Stored data:
┌────────
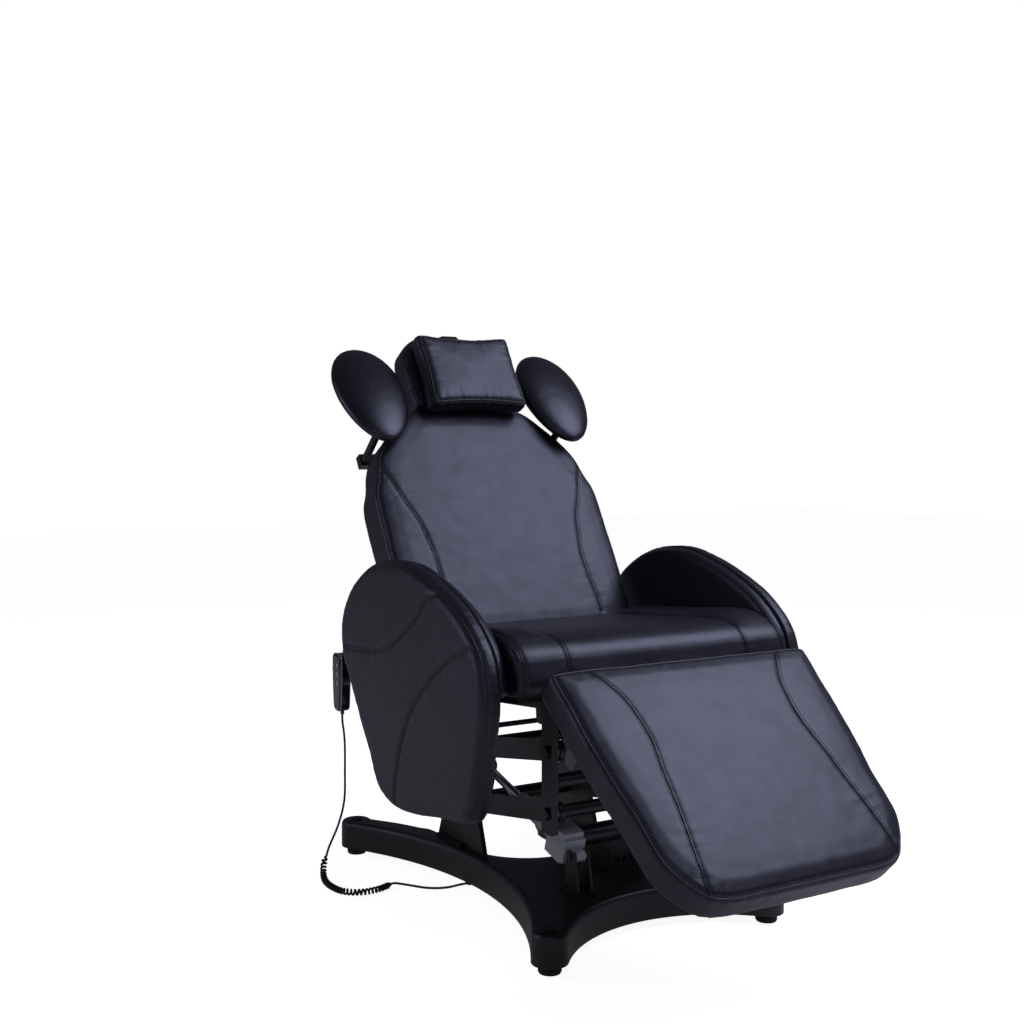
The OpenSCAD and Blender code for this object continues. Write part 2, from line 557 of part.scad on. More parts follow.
module back_cushion() color(hide) on_back()
  pad(smooth(concat(back_half, flip(back_half)), 3), [[10, back_front - back_t], [3, back_front - back_t + 3], [0, back_front - back_t + 11],
    [0, back_front - 10], [3, back_front - 3], [10, back_front], [26, back_front + 3.5], [50, back_front + 6]]);

head_u = crease + back_l + 6;
head_half = [[0.25 * head_w, head_u], [0.44 * head_w, head_u + 2], [0.485 * head_w, head_u + 14], [0.49 * head_w, head_u + 0.3 * head_l],
  [0.495 * head_w, head_u + 0.6 * head_l], [0.46 * head_w, head_u + 0.84 * head_l], [0.35 * head_w, head_u + 0.965 * head_l],
  [0.2 * head_w, head_u + head_l]];
module headrest_cushion() color(hide) on_back()
  pad(smooth(concat(head_half, flip(head_half)), 3), [[8, 5], [0, 13], [0, 70], [4, 78], [12, back_front + 5]]);
module headrest_board() color([0.5, 0.4, 0.3]) on_back()
  translate([-0.36 * head_w, head_u + 14, -7]) cube([0.72 * head_w, head_l - 50, 5 + 7 - seat_gap]);
module headrest_slide() color("silver") on_back() both() {
  translate([head_rod_x, crease + back_l - 170, head_rod_n]) tube_y(0, 300, head_rod_r);
  translate([head_rod_x - 10, head_u + 24, head_rod_n]) cube([20, 100, -7 - seat_gap - head_rod_n]);
}
pillow_u = head_u - 25;
pillow_x = 8;                       // the pillow lies a little to one side
pillow_half = [[0, pillow_u + 6], [0.25 * pillow_w, pillow_u + 4], [0.44 * pillow_w, pillow_u], [0.49 * pillow_w, pillow_u + 10],
  [0.475 * pillow_w, pillow_u + 0.5 * pillow_l], [0.48 * pillow_w, pillow_u + pillow_l - 10], [0.43 * pillow_w, pillow_u + pillow_l],
  [0.25 * pillow_w, pillow_u + pillow_l - 6]];
module pillow() color(hide) on_back() translate([pillow_x, 0, 0])
  pad(smooth(concat(pillow_half, [[0, pillow_u + pillow_l - 9]], flip([for (i = [1:7]) pillow_half[i]])), 3),
    [[16, back_front + 5 + seat_gap], [4, back_front + 14], [0, back_front + 27], [0, back_front + 36], [5, back_front + 50],
    [15, back_front + 59], [30, back_front + 5 + pillow_t]]);
strap_path = [[pillow_u + pillow_l - 4, back_front + 24], [head_u + head_l - 5, back_front + 10], [head_u + head_l + 3, back_front - 8],
  [head_u + head_l + 3, 8], [head_u + head_l - 6, -2], [head_u + head_l - 24, -9.2], [head_u + 24, -9.2]];
module pillow_strap() color(hide) on_back() for (i = [0:len(strap_path) - 2]) let (a = strap_path[i], b = strap_path[i + 1])
  along_x(-19) linear_extrude(38) translate(a) rotate(atan2(b[1] - a[1], b[0] - a[0])) translate([0, -1]) square([norm(b - a) + 0.6, 1.6]);

// ---- ear pads ----
ear_pivot = [-4, -80];
module ear(s) color(hide) on_ear(s)
  loft([for (t = [-84, -70, -52, -34, -16, 0, 16, 34, 52, 70, 84]) [for (i = [0:35])
    let (c = cos(10 * i), d = sin(10 * i)) [cos(t) * ear_b * c * (1 + 0.12 * d), cos(t) * ear_a * d, ear_c * sin(t)]]]);
module ear_plate(s) color(black) on_ear(s) difference() {
  translate([0, 0, -ear_c - 5 - seat_gap]) mirror([s < 0 ? 1 : 0, 0, 0]) link(ear_pivot, [0, 10], 20, 5);
  translate([s * ear_pivot[0], ear_pivot[1], -ear_c - 8]) cylinder(r = pin_r + run_fit, h = 10);
}
module ear_bracket(s) color(black) {
  on_ear(s) translate([s * ear_pivot[0], ear_pivot[1], 0]) {
    translate([0, 0, -ear_c - 110]) cylinder(r = 9, h = 110 - 6);
    translate([0, 0, -ear_c - 20]) cylinder(r = pin_r, h = 20 - seat_gap - 1);
  }
  on_back() translate([s > 0 ? back_rail_x + 25 + seat_gap : -ear_x - ear_pivot[0] - 11, crease + back_l - 90, -50])
    cube([ear_x + ear_pivot[0] + 11 - back_rail_x - 25 - seat_gap, 30, 20]);
}
module ear_left() ear(-1);
module ear_right() ear(1);
module ear_plate_left() ear_plate(-1);
module ear_plate_right() ear_plate(1);
module ear_bracket_left() ear_bracket(-1);
module ear_bracket_right() ear_bracket(1);

// ---- leg rest ----
leg_bottom = leg_top - leg_t;
leg_edge = [[0.3, -1], [0.55, -0.998], [0.7, -0.975], [0.8, -0.915], [0.865, -0.85], [0.897, -0.78], [0.913, -0.625], [0.943, -0.49],
  [0.967, -0.317], [0.973, -0.171], [0.985, -0.03], [0.93, 0.002], [0.4, 0.004]];
leg_outline = [for (q = leg_edge) [q[0] * leg_hw, q[1] * leg_l]];
module leg_cushion() color(hide) on_leg()
  pad(smooth(concat(leg_outline, flip(leg_outline)), 3), [[7, leg_bottom], [1, leg_bottom + 3], [0, leg_bottom + 10],
    [0, leg_top - 9], [3, leg_top - 3], [10, leg_top], [32, leg_top + 6], [62, leg_top + 9]]);
module leg_board() color([0.5, 0.4, 0.3]) on_leg()
  translate([-0.62 * leg_hw, -0.88 * leg_l, leg_bottom - seat_gap - board_t]) cube([1.24 * leg_hw, 0.82 * leg_l, board_t]);
leg_rail_x = rail_x - 12;
module leg_frame() color(steel) on_leg() difference() {
  rail_n = leg_bottom - 2 * seat_gap - board_t - 25;
  head = turn([0, -leg_lever], leg_lever_a - leg_angle);
  union() {
    both() {
      translate([leg_rail_x, -0.82 * leg_l, rail_n]) cube([25, 0.82 * leg_l - 18, 25]);
      along_x(leg_rail_x) link([-34, rail_n + 12], [0, 0], 10, 6);
    }
    for (y = [-66, -0.74 * leg_l]) translate([-leg_rail_x, y, rail_n]) cube([2 * leg_rail_x, 25, 25]);
    for (x = [leg_x - 18, leg_x + 12]) along_x(x) link([-54, rail_n + 12], head, 11, 6);
    along_x(leg_x - 20) translate(head) cylinder(r = pin_r, h = 40);
  }
  both() along_x(leg_rail_x - 1) cylinder(r = pin_r + run_fit, h = 8);
}

base_cover();
base_plate();
levelling_feet();
foot_caps();
pedestal();
control_box();
mains_inlet();
cord_gland();
cord_floor();
cord_curly();
cord_hanging();
lower_arms();
upper_arms();
carriage();
pivot_bolts();
nylon_washers();
lift_gearbox();
lift_motor();
lift_rod();
tilt_motor();
tilt_rod();
back_motor();
back_rod();
leg_motor();
leg_rod();
seat_frame();
seat_board();
seat_cushion();
arm_panel_left();
arm_panel_right();
arm_lining_left();
arm_lining_right();
panel_flanges();
handset_hook();
handset_case();
key_1();
key_2();
key_3();
key_4();
key_5();
key_6();
back_frame();
back_board();
back_cushion();
ear_bracket_left();
ear_bracket_right();
headrest_slide();
headrest_board();
headrest_cushion();
pillow();
pillow_strap();
ear_plate_left();
ear_plate_right();
ear_left();
ear_right();
leg_frame();
leg_board();
leg_cushion();
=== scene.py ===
"""Electric facial treatment bed: upholstery, handset cord, finishes and studio.

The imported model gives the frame. Sizes below are in millimetres, as in the part's source;
every mesh is written in metres in the same frame.
"""

import json
import math

import bmesh
import bpy
import numpy as np
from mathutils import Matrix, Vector, kdtree, noise
from mathutils.bvhtree import BVHTree


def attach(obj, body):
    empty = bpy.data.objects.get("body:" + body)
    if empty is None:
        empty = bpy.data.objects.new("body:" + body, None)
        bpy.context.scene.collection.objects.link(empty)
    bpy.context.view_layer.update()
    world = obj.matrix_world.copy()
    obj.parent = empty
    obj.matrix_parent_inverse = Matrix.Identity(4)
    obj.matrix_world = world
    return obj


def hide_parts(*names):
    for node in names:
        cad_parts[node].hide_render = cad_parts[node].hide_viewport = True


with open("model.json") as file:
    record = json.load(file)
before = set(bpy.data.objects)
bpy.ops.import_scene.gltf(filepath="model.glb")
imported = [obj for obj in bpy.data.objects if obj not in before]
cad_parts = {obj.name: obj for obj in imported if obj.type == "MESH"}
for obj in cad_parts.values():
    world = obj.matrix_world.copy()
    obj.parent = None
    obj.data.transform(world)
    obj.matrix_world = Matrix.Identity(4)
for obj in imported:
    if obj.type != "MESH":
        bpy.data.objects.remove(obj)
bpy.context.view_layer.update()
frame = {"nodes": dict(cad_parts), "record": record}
NODES = frame["nodes"]

# ---- sizes shared with the part's source, in mm ----
FOOT_X, FOOT_Y, BASE_Y = 259.0, 419.0, 152.0
BASE_TOP, COVER_CLEAR, END_R, WAIST, NOTCH, REAR_GAP, WALL = 80.0, 18.0, 35.0, 89.0, 82.0, 139.0, 4.0
ARM_L, ARM_RISE, PIVOT_Z, PIVOT_Y, POST_H = 370.0, 9.5, 175.0, 268.0, 219.0
FRONT_Y = PIVOT_Y - ARM_L * math.cos(math.radians(ARM_RISE))
TILT_Z = PIVOT_Z + ARM_L * math.sin(math.radians(ARM_RISE)) + POST_H
SEAT_SLOPE, BACK_ANGLE, LEG_ANGLE = 5.0, 60.0, 43.0
SEAT_W, SEAT_T, BOLSTER_H, CUSH_Z = 636.0, 112.0, 13.0, 33.0
PANEL_X, PANEL_T, PANEL_CROWN, LINING_T = 345.3, 25.0, 15.0, 25.0
BACK_HW, BACK_L, BACK_T, BACK_FRONT, CREASE = 291.0, 540.0, 89.0, 77.4, 43.7
HEAD_W, HEAD_L, PILLOW_W, PILLOW_L, PILLOW_T, PILLOW_X = 264.0, 196.0, 254.0, 190.0, 60.0, 8.0
EAR_A, EAR_B, EAR_C, EAR_X = 142.0, 86.0, 29.0, 245.0
LEG_L, LEG_HW, LEG_T, LEG_TOP = 477.0, 300.0, 62.0, 78.0
HANDSET = (-345.5, 427.07, 498.0)
HANDSET_W, HANDSET_L, HANDSET_T = 46.0, 126.0, 27.0


# ---- camera: the view of the bed from its front left ----
camera_data = bpy.data.cameras.new("studio_camera")
camera_data.lens, camera_data.sensor_width = 47.42, 36.0
camera = bpy.data.objects.new("studio_camera", camera_data)
camera.location = (-1.560, -2.290, 0.963)
camera.rotation_euler = [math.radians(a) for a in (87.01, 0.0, -31.11)]
bpy.context.scene.collection.objects.link(camera)
bpy.context.scene.camera = camera


# ---- shapes in the plane ----
def smooth(points, n):
    """A closed curve through the points, n steps to each."""
    out, count = [], len(points)
    for i in range(count):
        a, b, c, d = (np.array(points[(i + k) % count], float) for k in (-1, 0, 1, 2))
        for t in (k / n for k in range(n)):
            out.append(0.5 * (2 * b + (c - a) * t + (2 * a - 5 * b + 4 * c - d) * t * t
                              + (3 * b - 3 * c + d - a) * t ** 3))
    return out


def route(points, n):
    """An open smooth curve through the points, n steps to each span."""
    p, out = [np.array(q, float) for q in points], []
    for i in range(len(p) - 1):
        a, b, c, d = p[max(i - 1, 0)], p[i], p[i + 1], p[min(i + 2, len(p) - 1)]
        for t in (k / n for k in range(n)):
            out.append(0.5 * (2 * b + (c - a) * t + (2 * a - 5 * b + 4 * c - d) * t * t
                              + (3 * b - 3 * c + d - a) * t ** 3))
    return out + [p[-1]]


def inset(points, d):
    """The outline, which runs anticlockwise, moved inwards by d."""
    out = []
    for i, p in enumerate(points):
        t = points[(i + 1) % len(points)] - points[i - 1]
        t = t / np.linalg.norm(t)
        out.append(p + d * np.array([-t[1], t[0]]))
    return out


def mirrored(half):
    return list(half) + [(-x, y) for x, y in reversed(half)]


def arc(c, r, a0, a1, n):
    return [np.array([c[0] + r * math.cos(math.radians(a0 + (a1 - a0) * i / n)),
                      c[1] + r * math.sin(math.radians(a0 + (a1 - a0) * i / n))]) for i in range(n)]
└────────
Exercise goal:
Set down verbatim only the lines between the start of the data above and the line with "[0, back_front - 10], [3, back_front", both boundaries included.

Task output:
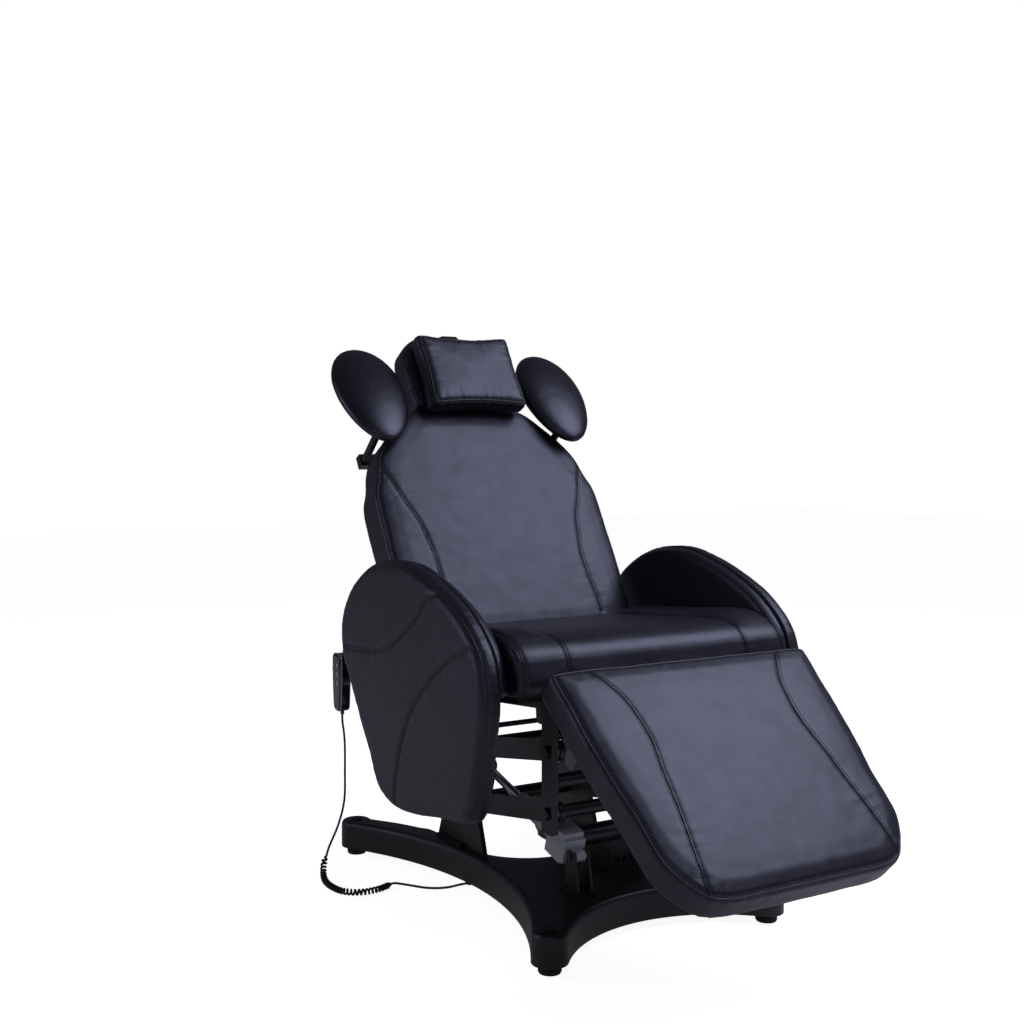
The OpenSCAD and Blender code for this object continues. Write part 2, from line 557 of part.scad on. More parts follow.
module back_cushion() color(hide) on_back()
  pad(smooth(concat(back_half, flip(back_half)), 3), [[10, back_front - back_t], [3, back_front - back_t + 3], [0, back_front - back_t + 11],
    [0, back_front - 10], [3, back_front - 3], [10, back_front], [26, back_front + 3.5], [50, back_front + 6]]);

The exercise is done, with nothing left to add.